Now the GSM moduel have also the USB routed out to a FPC connector! In this way I couldmake the front board capabel to connect to the internet instead of just sending SMS! (I still have no idea how to enable the USB on the SIM module)

Raúl Luna asked me to participate in the project, as noted, joined the team; he has a lot more experience than me in modems. He immediately offered to help me fix the GSM module I created.

I redesigned the GSM module with his advice, while Raúl (Despite the tight deadlines of his project) took a few moments to create a more updated version of the GSM module.

Also I have been quite busy and I have not had the chance to continue the project.
Next step is to update the various boards and preparing a new panel to be implemented hoping not to find other mistakes!

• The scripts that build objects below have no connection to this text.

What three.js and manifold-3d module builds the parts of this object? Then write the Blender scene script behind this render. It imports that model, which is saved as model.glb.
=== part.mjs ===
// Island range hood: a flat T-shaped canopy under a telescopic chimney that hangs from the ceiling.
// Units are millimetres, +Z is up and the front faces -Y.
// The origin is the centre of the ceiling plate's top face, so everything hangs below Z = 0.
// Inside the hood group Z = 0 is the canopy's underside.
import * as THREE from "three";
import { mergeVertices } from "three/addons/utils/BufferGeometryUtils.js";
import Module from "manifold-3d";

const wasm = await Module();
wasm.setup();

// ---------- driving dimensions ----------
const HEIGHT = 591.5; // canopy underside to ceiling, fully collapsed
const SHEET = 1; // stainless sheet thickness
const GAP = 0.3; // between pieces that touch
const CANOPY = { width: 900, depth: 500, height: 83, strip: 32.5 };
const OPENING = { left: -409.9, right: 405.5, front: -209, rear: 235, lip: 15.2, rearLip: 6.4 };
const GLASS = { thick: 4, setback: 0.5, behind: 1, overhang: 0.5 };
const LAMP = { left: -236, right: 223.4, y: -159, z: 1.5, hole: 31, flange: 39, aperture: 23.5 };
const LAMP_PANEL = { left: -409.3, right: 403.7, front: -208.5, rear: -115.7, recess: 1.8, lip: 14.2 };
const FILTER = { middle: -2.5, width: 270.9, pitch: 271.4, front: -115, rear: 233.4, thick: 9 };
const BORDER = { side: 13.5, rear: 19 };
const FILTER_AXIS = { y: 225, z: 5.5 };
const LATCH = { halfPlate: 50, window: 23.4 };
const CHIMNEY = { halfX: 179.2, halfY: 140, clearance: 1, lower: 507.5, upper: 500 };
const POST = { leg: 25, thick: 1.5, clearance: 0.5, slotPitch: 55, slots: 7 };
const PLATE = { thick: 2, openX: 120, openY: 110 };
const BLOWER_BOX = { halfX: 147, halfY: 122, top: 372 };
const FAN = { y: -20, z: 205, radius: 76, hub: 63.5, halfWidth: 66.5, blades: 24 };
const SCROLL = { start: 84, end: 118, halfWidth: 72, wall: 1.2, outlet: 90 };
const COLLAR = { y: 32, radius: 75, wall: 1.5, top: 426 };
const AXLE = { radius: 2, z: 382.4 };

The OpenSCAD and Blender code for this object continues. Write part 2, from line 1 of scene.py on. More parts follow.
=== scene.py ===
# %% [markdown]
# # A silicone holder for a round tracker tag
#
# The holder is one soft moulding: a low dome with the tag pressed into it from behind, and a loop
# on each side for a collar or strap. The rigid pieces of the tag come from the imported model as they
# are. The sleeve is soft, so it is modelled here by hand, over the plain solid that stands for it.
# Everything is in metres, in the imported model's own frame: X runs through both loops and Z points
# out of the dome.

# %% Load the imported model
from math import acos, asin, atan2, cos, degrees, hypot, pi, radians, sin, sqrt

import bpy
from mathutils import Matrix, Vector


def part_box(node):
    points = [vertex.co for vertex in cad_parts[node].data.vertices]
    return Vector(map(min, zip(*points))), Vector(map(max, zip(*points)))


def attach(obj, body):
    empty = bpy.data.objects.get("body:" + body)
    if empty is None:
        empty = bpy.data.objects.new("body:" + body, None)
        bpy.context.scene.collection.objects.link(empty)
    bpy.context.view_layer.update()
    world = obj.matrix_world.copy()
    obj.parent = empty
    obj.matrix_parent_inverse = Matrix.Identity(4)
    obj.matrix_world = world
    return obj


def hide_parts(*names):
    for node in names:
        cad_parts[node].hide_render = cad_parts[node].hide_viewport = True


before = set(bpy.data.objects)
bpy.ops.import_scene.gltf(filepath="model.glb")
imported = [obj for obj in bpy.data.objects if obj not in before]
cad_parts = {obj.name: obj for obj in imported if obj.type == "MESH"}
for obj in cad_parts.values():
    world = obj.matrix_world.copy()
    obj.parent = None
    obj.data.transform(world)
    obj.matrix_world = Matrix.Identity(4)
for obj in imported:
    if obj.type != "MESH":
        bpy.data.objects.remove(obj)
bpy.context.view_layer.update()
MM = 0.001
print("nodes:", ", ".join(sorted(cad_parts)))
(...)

I started cheking power lines for the SIM, it wasn't fine with the multimeter. Then I checked with the scope and I got a similar resoult like this one.
According to that topic I moved on to see if there was some cold joints. In fact looks like that the module is really sensible of the soldering temperature. So I cheked the circuit with the multimeter and all was looking fine. I then tested with the scope each sim tray pin. And probing the DATA pin I got a simple pulse.... like a RESET.

Dammit it happened again!
I have no idea how this could have happened but I reversed the two signals during the shematic phase of this board. (How can I have missed that, NO ERC was coming up)

With a some patience I removed the SIM slot and soldered it with wires directly to the SIM800

At the end I got it working, I received the test SMS and the call.

I'm still testing all the features of the module, for now I have seen that some don't works:

• GSM Date & Time
• GSM Location

I'm not sure if it is due to the provider or the module itself. The antenna is also working fine the AT command replayed with a -60dBm as signal value. Also without the antenna the module is able to connect to the network but with a very low signal!